Modeling code records ->
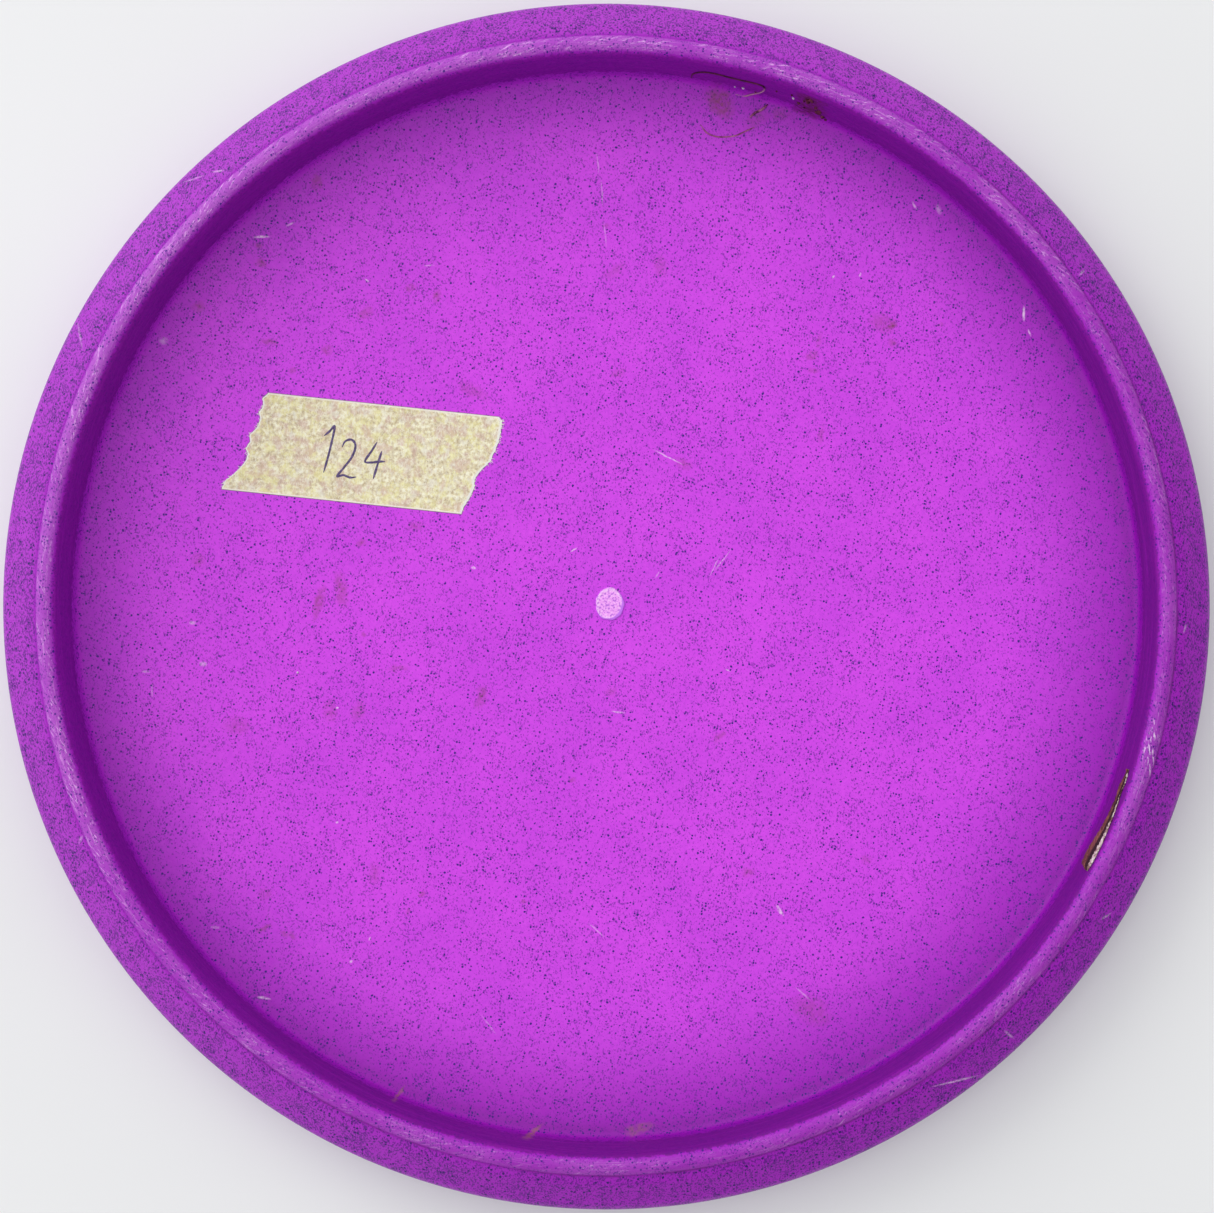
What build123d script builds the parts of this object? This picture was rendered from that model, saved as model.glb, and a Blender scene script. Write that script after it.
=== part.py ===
from build123d import *
from math import atan, cos, degrees, radians, sin
import os

# A golf putter disc, moulded in one piece, lying on its outer face with the hollow side up.
# A torn strip of masking tape is stuck to the underside of its flight plate.
# The origin is at the middle of the outer face, +Z is the spin axis, and sizes are in millimetres.

# Disc
disc_diameter = 212.0
disc_height = 18.8
rim_width = 10.85  # from the nose to the inner wall
plate_thickness = 2.3
flat_radius = 75.0  # the plate is flat out to here, and domes gently beyond it

# Nose and shoulder
nose_radius = 9.0  # of the shoulder, where it turns up to the nose

# Bead along the free edge of the rim
bead_radius = 1.9
bead_overhang = 1.8  # from the middle of the bead out to the crease beside it

# Lower rim, from the nose in to the crease: a round edge, a straight slope and a soft lip
edge_radius = 3.5
slope_angle = 36.0  # from level
lip_radius = 4.5
lip_angle = 6.0  # where the lip meets the bead, from level

# Underside of the plate
underside_rise = 2.2  # how far the dome lifts the plate at the wall
underside_angle = 9.0  # of the plate where it meets the wall, from level
corner_fillet = 1.4

# Gate mark, where the moulding was fed
gate_length = 5.9
gate_width = 5.1
gate_thickness = 0.2

# Tape
tape_width = 18.0
tape_thickness = 0.15
tape_centre = (-44.8, 27.2)
tape_turn = -5.9  # degrees, about the spin axis
tape_edge = tape_width / 2
# Each torn end runs from edge to edge: (along the tape, across the tape) from its middle
left_tear = [
    (-17.7, tape_edge),
    (-18.4, 6.6),
    (-20.1, 1.2),
    (-20.0, -2.3),
    (-21.1, -4.6),
    (-23.7, -7.4),
    (-24.1, -tape_edge),
]
right_tear = [
    (19.0, -tape_edge),
    (20.9, -3.6),
    (22.0, -0.5),
    (23.2, 0.8),
    (24.3, 4.4),
    (24.6, 8.3),
    (24.0, tape_edge),
]

disc_radius = disc_diameter / 2
inner_radius = disc_radius - rim_width
bead_centre_radius = inner_radius + bead_radius
bead_centre_height = disc_height - bead_radius
crease_radius = bead_centre_radius + bead_overhang
crease_height = bead_centre_height + (bead_radius**2 - bead_overhang**2) ** 0.5

# The slope fills what the two arcs leave between the nose and the crease, and so sets the nose's height
slope_sine, slope_cosine = sin(radians(slope_angle)), cos(radians(slope_angle))
lip_reach = lip_radius * (slope_sine - sin(radians(lip_angle)))
lip_drop = lip_radius * (cos(radians(lip_angle)) - slope_cosine)
slope_length = (disc_radius - edge_radius * (1 - slope_sine) - lip_reach - crease_radius) / slope_cosine
nose_height = crease_height - lip_drop - slope_length * slope_sine - edge_radius * slope_cosine

# The plate leaves the level by a small angle before the nose radius takes over. This angle makes
# the two arcs meet in one tangent and end upright at the nose.
shoulder_angle = 2 * atan((nose_height - nose_radius) / (disc_radius - flat_radius - nose_radius))
shoulder_radius = (disc_radius - flat_radius - nose_radius) / sin(shoulder_angle) + nose_radius

underside_height = plate_thickness
corner_height = plate_thickness + underside_rise

os.makedirs("parts", exist_ok=True)

# Disc body: plate, shoulder, nose, rim and bead in one closed profile, turned about the spin axis
with BuildPart() as disc_body:
    with BuildSketch(Plane.XZ) as rim_section:
        with BuildLine() as rim_outline:
            outer_face = Line((0, 0), (flat_radius, 0))
            shoulder = JernArc(
                start=outer_face @ 1,
                tangent=(1, 0),
                radius=shoulder_radius,
                arc_size=degrees(shoulder_angle),
            )
            nose_curve = JernArc(
                start=shoulder @ 1,
                tangent=shoulder % 1,
                radius=nose_radius,
                arc_size=90 - degrees(shoulder_angle),
            )
            edge = JernArc(
                start=nose_curve @ 1,
                tangent=(0, 1),
                radius=edge_radius,
                arc_size=90 - slope_angle,
            )
            slope = PolarLine(edge @ 1, length=slope_length, angle=180 - slope_angle)
            lip = JernArc(
                start=slope @ 1,
                tangent=slope % 1,
                radius=lip_radius,
                arc_size=slope_angle - lip_angle,
            )
            bead = ThreePointArc(
                lip @ 1,
                (bead_centre_radius, disc_height),
                (inner_radius, bead_centre_height),
            )
            inner_wall = Line(bead @ 1, (inner_radius, corner_height))
            domed_underside = Spline(
                inner_wall @ 1,
                (flat_radius, underside_height),
                tangents=(Vector(-1, 0).rotate(Axis.Z, underside_angle), (-1, 0)),
            )
            flat_underside = Line(domed_underside @ 1, (0, underside_height))
            Line(flat_underside @ 1, (0, 0))
        make_face()
        inside_corner = rim_section.vertices().sort_by_distance((inner_radius, corner_height))[0]
        fillet(inside_corner, radius=corner_fillet)
    revolve(axis=Axis.Z)
    # The gate mark is a thin raised oval at the middle of the underside
    with BuildSketch(Plane.XY.offset(underside_height)):
        Ellipse(gate_width / 2, gate_length / 2)
    extrude(amount=gate_thickness)

disc_body.part.label = "disc_body"
export_step(disc_body.part, "parts/disc_body.step")

# Tape label: straight factory edges, ragged torn ends
tape_plane = Plane(
    origin=(tape_centre[0], tape_centre[1], underside_height),
    x_dir=Vector(1, 0, 0).rotate(Axis.Z, tape_turn),
    z_dir=(0, 0, 1),
)

with BuildPart() as tape_label:
    with BuildSketch(tape_plane):
        with BuildLine():
            Polyline(*left_tear, *right_tear, close=True)
        make_face()
    extrude(amount=tape_thickness)

tape_label.part.label = "tape_label"
export_step(tape_label.part, "parts/tape_label.step")

print(f"crease at radius {crease_radius:.2f}, height {crease_height:.2f}, nose at height {nose_height:.2f}")
print(f"shoulder arc of radius {shoulder_radius:.1f} through {degrees(shoulder_angle):.1f} degrees")
print(f"disc volume {disc_body.part.volume / 1000:.1f} cm3")
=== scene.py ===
"""The looks of a golf putter disc with a masking-tape label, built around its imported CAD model."""

import random
from math import atan, atan2, cos, hypot, pi, radians, sin

import bmesh
import bpy
from mathutils import Matrix, Vector, noise


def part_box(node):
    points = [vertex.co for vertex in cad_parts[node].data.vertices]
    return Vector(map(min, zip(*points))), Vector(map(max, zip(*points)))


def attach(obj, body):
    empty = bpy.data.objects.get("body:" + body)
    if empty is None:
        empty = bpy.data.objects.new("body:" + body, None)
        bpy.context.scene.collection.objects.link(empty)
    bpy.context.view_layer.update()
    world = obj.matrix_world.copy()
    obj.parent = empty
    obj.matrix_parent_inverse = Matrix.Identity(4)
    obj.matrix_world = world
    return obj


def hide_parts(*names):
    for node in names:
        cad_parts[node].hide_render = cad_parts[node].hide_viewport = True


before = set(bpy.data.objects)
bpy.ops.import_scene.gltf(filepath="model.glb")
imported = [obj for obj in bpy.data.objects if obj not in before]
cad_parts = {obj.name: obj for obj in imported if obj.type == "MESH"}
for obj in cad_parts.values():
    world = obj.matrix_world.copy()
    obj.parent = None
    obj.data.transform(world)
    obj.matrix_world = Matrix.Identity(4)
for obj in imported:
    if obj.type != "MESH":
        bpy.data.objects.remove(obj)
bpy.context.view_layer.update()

MM = 0.001
UP = Vector((0, 0, 1))

# -------- sizes, in metres
# The disc lies on its outer face, hollow side up, with +Z along its spin axis.
disc_low, disc_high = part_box("disc_body")
tape_low, tape_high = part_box("tape_label")
DISC_RADIUS = (disc_high.x - disc_low.x) / 2
DISC_HEIGHT = disc_high.z
PLATE_HEIGHT = tape_low.z  # of the flat middle of the plate's underside
TAPE_THICKNESS = tape_high.z - tape_low.z

# The rim's section, as in the CAD part
FLAT_RADIUS = 75.0 * MM
INNER_RADIUS = DISC_RADIUS - 10.85 * MM
NOSE_HEIGHT = 11.28 * MM  # where the CAD part's slope puts it
NOSE_RADIUS = 9.0 * MM
EDGE_RADIUS = 3.5 * MM
SLOPE_ANGLE = radians(36)
LIP_RADIUS = 4.5 * MM
LIP_ANGLE = radians(6)
BEAD_RADIUS = 1.9 * MM
BEAD_OVERHANG = 1.8 * MM
CORNER_HEIGHT = PLATE_HEIGHT + 2.2 * MM
CORNER_FILLET = 1.4 * MM
FILLET_RISE = 1.19 * MM  # of the fillet's centre above the corner
DOME_RISE = 2.0 * MM  # of the underside, up to where the fillet starts
DOME_POWER = 1.85
UNDERSIDE_ANGLE = radians(9)

BEAD_CENTRE = (INNER_RADIUS + BEAD_RADIUS, DISC_HEIGHT - BEAD_RADIUS)
CREASE_RADIUS = BEAD_CENTRE[0] + BEAD_OVERHANG

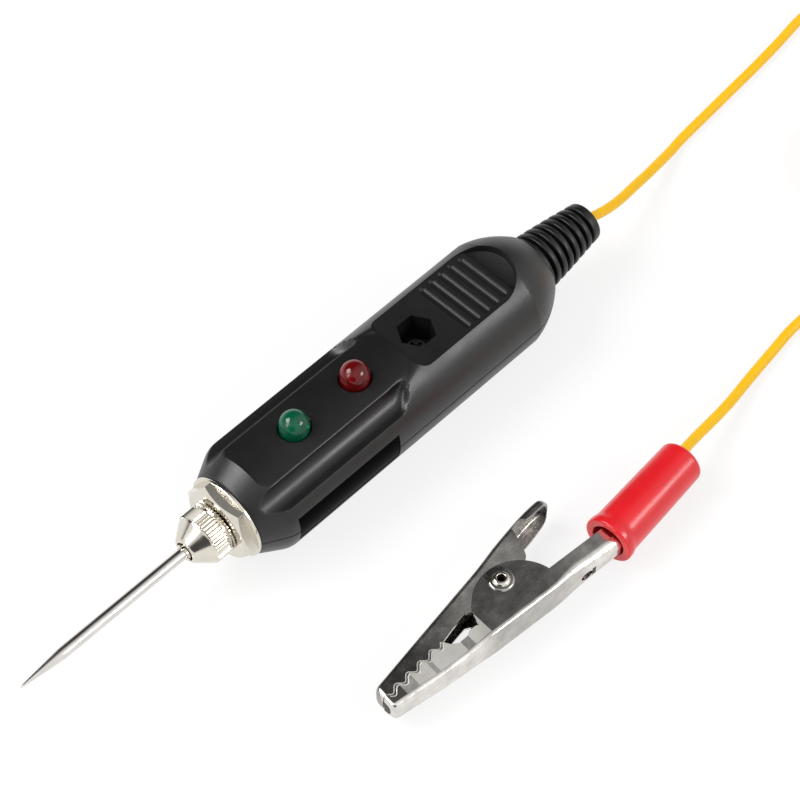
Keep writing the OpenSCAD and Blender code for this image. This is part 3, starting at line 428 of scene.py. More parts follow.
def ramp(tree, *values):
    """A value carried smoothly from one range, the first two of the last four numbers, to the other."""
    return add(tree, "MapRange", dict(enumerate(values)), interpolation_type="SMOOTHSTEP")


def object_place(tree):
    return add(tree, "TexCoord").outputs["Object"]


def moulded_grain():
    """Fine moulded grain as a height."""

    def build(tree, given, out):
        place = object_place(tree)
        fine = add(tree, "TexNoise", {"Vector": place, "Scale": given["Scale"], "Detail": 3.0})
        wide = sum_of(tree, "MULTIPLY", given["Scale"], 0.11)
        slow = add(tree, "TexNoise", {"Vector": place, "Scale": wide, "Detail": 2.0})
        total = sum_of(tree, "ADD", fine, sum_of(tree, "MULTIPLY", slow, given["Ripple"]))
        tree.links.new(total.outputs[0], out["Height"])

    return shader_group(
        "Moulded grain", [("Scale", FLOAT, 4000.0), ("Ripple", FLOAT, 1.0)], [("Height", FLOAT)], build)


def surface_tone():
    """A colour that varies a little over the surface, and a roughness that varies with it."""

    def build(tree, given, out):
        links = {"Vector": object_place(tree), "Scale": given["Scale"], "Detail": 5.0, "Roughness": 0.6}
        cloud = add(tree, "TexNoise", links)
        shift = add(tree, "MapRange", {0: cloud, 1: 0.3, 2: 0.7, 3: -1.0, 4: 1.0})
        gain = sum_of(tree, "MULTIPLY_ADD", shift, given["Colour spread"], 1.0)
        tinted = add(tree, "VectorMath", {0: given["Colour"], "Scale": gain}, operation="SCALE")
        rough = sum_of(tree, "MULTIPLY_ADD", shift, given["Roughness spread"], given["Roughness"],
                       use_clamp=True)
        tree.links.new(tinted.outputs[0], out["Colour"])
        tree.links.new(rough.outputs[0], out["Roughness"])

    inputs = [("Colour", COLOUR, GREY), ("Colour spread", FLOAT, 0.05), ("Roughness", FLOAT, 0.4),
              ("Roughness spread", FLOAT, 0.05), ("Scale", FLOAT, 120.0)]
    return shader_group("Surface tone", inputs, [("Colour", COLOUR), ("Roughness", FLOAT)], build)


def grinding_lines():
    """Fine lines along X or round it, as left by grinding or rolling, as a height."""

    def build(tree, given, out):
        stretch = add(tree, "VectorMath", {0: object_place(tree), 1: given["Stretch"]}, operation="MULTIPLY")
        lines = add(tree, "TexNoise", {"Vector": stretch, "Scale": 1.0, "Detail": 4.0, "Roughness": 0.65})
        tree.links.new(lines.outputs[0], out["Height"])

    return shader_group(
        "Grinding lines", [("Stretch", VECTOR, (300.0, 9000.0, 9000.0))], [("Height", FLOAT)], build)


def painted_shading_along_length():
    """Painted shading: a colour that brightens or darkens from one station along the part's length to
    another, in place of the reflections and shade that fall on it.
    """

    def build(tree, given, out):
        station = add(tree, "SeparateXYZ", {0: object_place(tree)})
        gain = ramp(tree, station, *(given[name] for name in ("Start", "End", "First gain", "Last gain")))
        changed = add(tree, "VectorMath", {0: given["Colour"], "Scale": gain}, operation="SCALE")
        tree.links.new(changed.outputs[0], out["Colour"])

    inputs = [("Colour", COLOUR, GREY), ("Start", FLOAT, 0.0), ("End", FLOAT, 0.01),
              ("First gain", FLOAT, 1.0), ("Last gain", FLOAT, 1.0)]
    return shader_group("Wear along the length", inputs, [("Colour", COLOUR)], build)


RESIN = dict(roughness=0.11, grain=(600, 1), bump=0.01, spread=0.12, rough_spread=0.02, scale=420,
             sockets={"Transmission Weight": 0.4, "IOR": 1.5, "Specular IOR Level": 0.32})
PRESSED = dict(colour="clip", roughness=0.17, metallic=1, grain=(2600, 1.2), bump=0.1, dents=(85, 0.00025),
               spread=0.16, rough_spread=0.09, scale=420)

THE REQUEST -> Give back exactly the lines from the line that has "nose at height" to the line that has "UP = Vector((0, 0, 1))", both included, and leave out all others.

WORKED ANSWER ->
print(f"crease at radius {crease_radius:.2f}, height {crease_height:.2f}, nose at height {nose_height:.2f}")
print(f"shoulder arc of radius {shoulder_radius:.1f} through {degrees(shoulder_angle):.1f} degrees")
print(f"disc volume {disc_body.part.volume / 1000:.1f} cm3")
=== scene.py ===
"""The looks of a golf putter disc with a masking-tape label, built around its imported CAD model."""

import random
from math import atan, atan2, cos, hypot, pi, radians, sin

import bmesh
import bpy
from mathutils import Matrix, Vector, noise


def part_box(node):
    points = [vertex.co for vertex in cad_parts[node].data.vertices]
    return Vector(map(min, zip(*points))), Vector(map(max, zip(*points)))


def attach(obj, body):
    empty = bpy.data.objects.get("body:" + body)
    if empty is None:
        empty = bpy.data.objects.new("body:" + body, None)
        bpy.context.scene.collection.objects.link(empty)
    bpy.context.view_layer.update()
    world = obj.matrix_world.copy()
    obj.parent = empty
    obj.matrix_parent_inverse = Matrix.Identity(4)
    obj.matrix_world = world
    return obj


def hide_parts(*names):
    for node in names:
        cad_parts[node].hide_render = cad_parts[node].hide_viewport = True


before = set(bpy.data.objects)
bpy.ops.import_scene.gltf(filepath="model.glb")
imported = [obj for obj in bpy.data.objects if obj not in before]
cad_parts = {obj.name: obj for obj in imported if obj.type == "MESH"}
for obj in cad_parts.values():
    world = obj.matrix_world.copy()
    obj.parent = None
    obj.data.transform(world)
    obj.matrix_world = Matrix.Identity(4)
for obj in imported:
    if obj.type != "MESH":
        bpy.data.objects.remove(obj)
bpy.context.view_layer.update()

MM = 0.001
UP = Vector((0, 0, 1))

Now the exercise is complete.